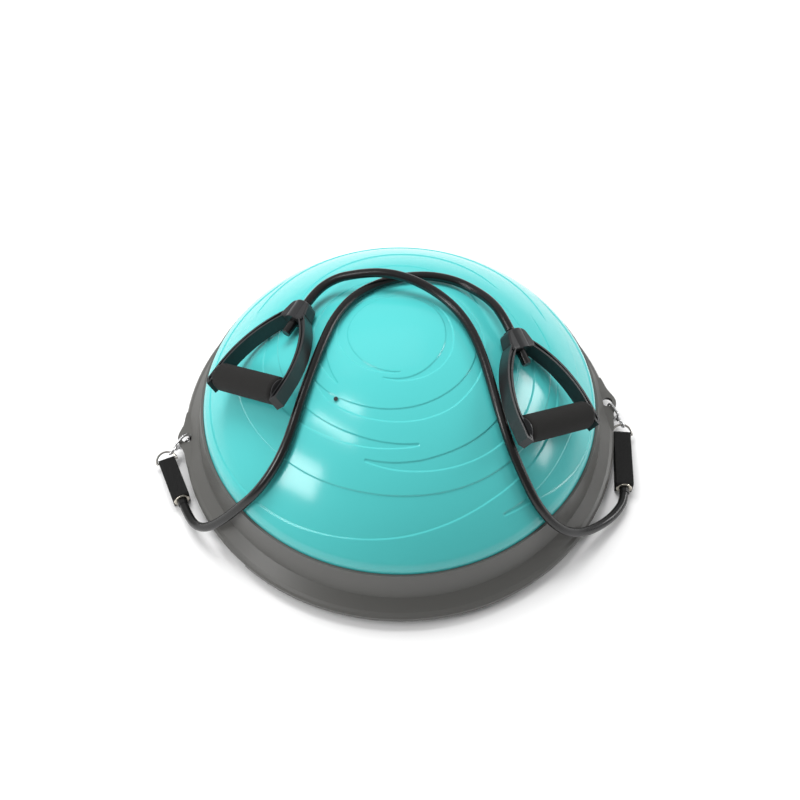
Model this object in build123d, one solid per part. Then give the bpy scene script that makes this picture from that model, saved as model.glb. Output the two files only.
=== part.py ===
from build123d import *

import math
import os

# Balance dome trainer: an inflated half ball clamped in a round plastic base,
# with two resistance tubes clipped to lugs on the base's left and right.
# Origin at the middle of the base's underside, +Z up, +X through the right lug, +Y to the back.
# Millimetres and degrees throughout.

# ---------------------------------------------------------------- driving dimensions
RIM_R = 300.0  # outer radius of the rim cover
RIM_TOP_Z = 77.0  # top edge of the rim cover, against the bladder
DOME_R = 266.5  # widest radius of the bladder
DOME_EDGE_Z = 74.0  # height of the bladder's widest circle
DOME_TOP_Z = 224.4  # top of the bladder
CROWN_R = 324.8  # radius of the bladder's upper arc
SKIN = 2.6  # thickness of the bladder's skin
FOOT_H = 5.0  # rubber feet, standing under the base plate
LUG_HOLE_R = 7.5
LUG_HOLE_AT = 296.0  # distance of each lug hole from the middle
LUG_R = 12.5
LUG_Z = 24.0  # middle of the lug's thickness
LUG_THICK = 5.0
LUG_TOP_Z = LUG_Z + LUG_THICK / 2
LUG_INNER = 284.5  # where the lug meets the rim
LUG_HALF = 46.0  # half its length along the rim
TUBE_R = 6.0  # resistance tube
STRAP_W = 23.0  # webbing width
GRIP_LENGTH = 110.0  # foam grip
GRIP_R = 18.0
HUB_Y = 116.0  # from the grip's axis to the middle of the handle's hub

# The upper arc and a smaller shoulder arc meet tangentially; the shoulder ends upright at DOME_R.
CROWN_Z = DOME_TOP_Z - CROWN_R
SHOULDER_R = (CROWN_R**2 - (DOME_EDGE_Z - CROWN_Z) ** 2 - DOME_R**2) / (2 * (CROWN_R - DOME_R))
SHOULDER_ANGLE = math.degrees(math.asin((DOME_R - SHOULDER_R) / (CROWN_R - SHOULDER_R)))

PARTS = {}


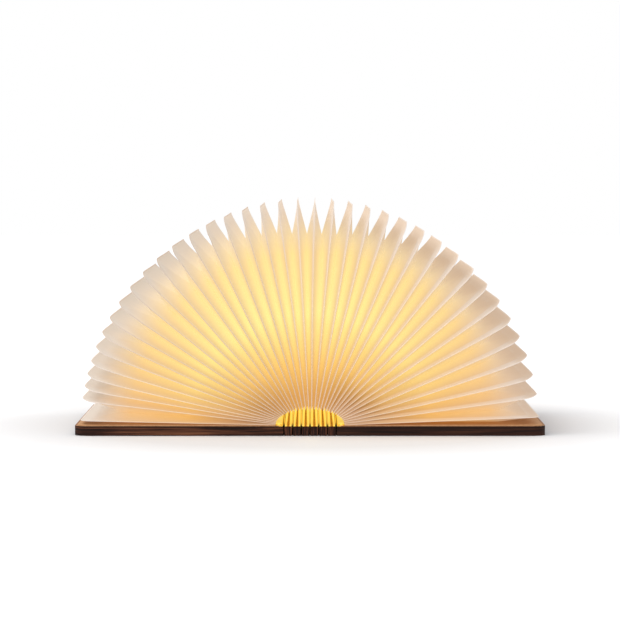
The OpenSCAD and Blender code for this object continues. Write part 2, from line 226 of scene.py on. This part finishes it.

## Task to complete
Write out the entries in full, exactly as given.

## Output below
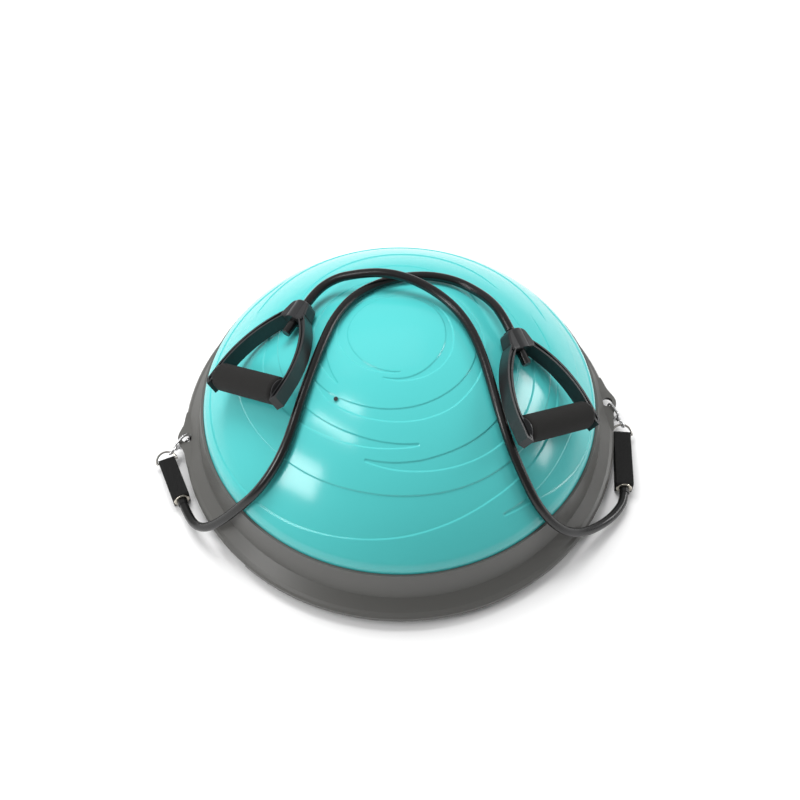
Model this object in build123d, one solid per part. Then give the bpy scene script that makes this picture from that model, saved as model.glb. Output the two files only.
=== part.py ===
from build123d import *

import math
import os

# Balance dome trainer: an inflated half ball clamped in a round plastic base,
# with two resistance tubes clipped to lugs on the base's left and right.
# Origin at the middle of the base's underside, +Z up, +X through the right lug, +Y to the back.
# Millimetres and degrees throughout.

# ---------------------------------------------------------------- driving dimensions
RIM_R = 300.0  # outer radius of the rim cover
RIM_TOP_Z = 77.0  # top edge of the rim cover, against the bladder
DOME_R = 266.5  # widest radius of the bladder
DOME_EDGE_Z = 74.0  # height of the bladder's widest circle
DOME_TOP_Z = 224.4  # top of the bladder
CROWN_R = 324.8  # radius of the bladder's upper arc
SKIN = 2.6  # thickness of the bladder's skin
FOOT_H = 5.0  # rubber feet, standing under the base plate
LUG_HOLE_R = 7.5
LUG_HOLE_AT = 296.0  # distance of each lug hole from the middle
LUG_R = 12.5
LUG_Z = 24.0  # middle of the lug's thickness
LUG_THICK = 5.0
LUG_TOP_Z = LUG_Z + LUG_THICK / 2
LUG_INNER = 284.5  # where the lug meets the rim
LUG_HALF = 46.0  # half its length along the rim
TUBE_R = 6.0  # resistance tube
STRAP_W = 23.0  # webbing width
GRIP_LENGTH = 110.0  # foam grip
GRIP_R = 18.0
HUB_Y = 116.0  # from the grip's axis to the middle of the handle's hub

# The upper arc and a smaller shoulder arc meet tangentially; the shoulder ends upright at DOME_R.
CROWN_Z = DOME_TOP_Z - CROWN_R
SHOULDER_R = (CROWN_R**2 - (DOME_EDGE_Z - CROWN_Z) ** 2 - DOME_R**2) / (2 * (CROWN_R - DOME_R))
SHOULDER_ANGLE = math.degrees(math.asin((DOME_R - SHOULDER_R) / (CROWN_R - SHOULDER_R)))

PARTS = {}


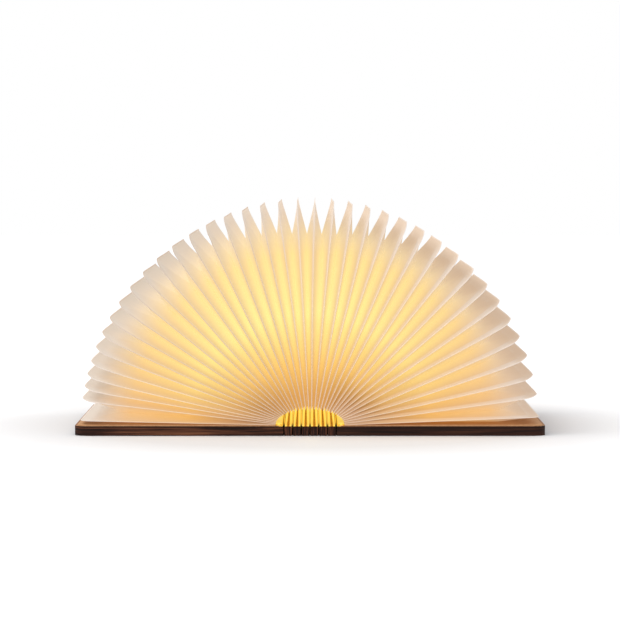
The OpenSCAD and Blender code for this object continues. Write part 2, from line 226 of scene.py on. This part finishes it.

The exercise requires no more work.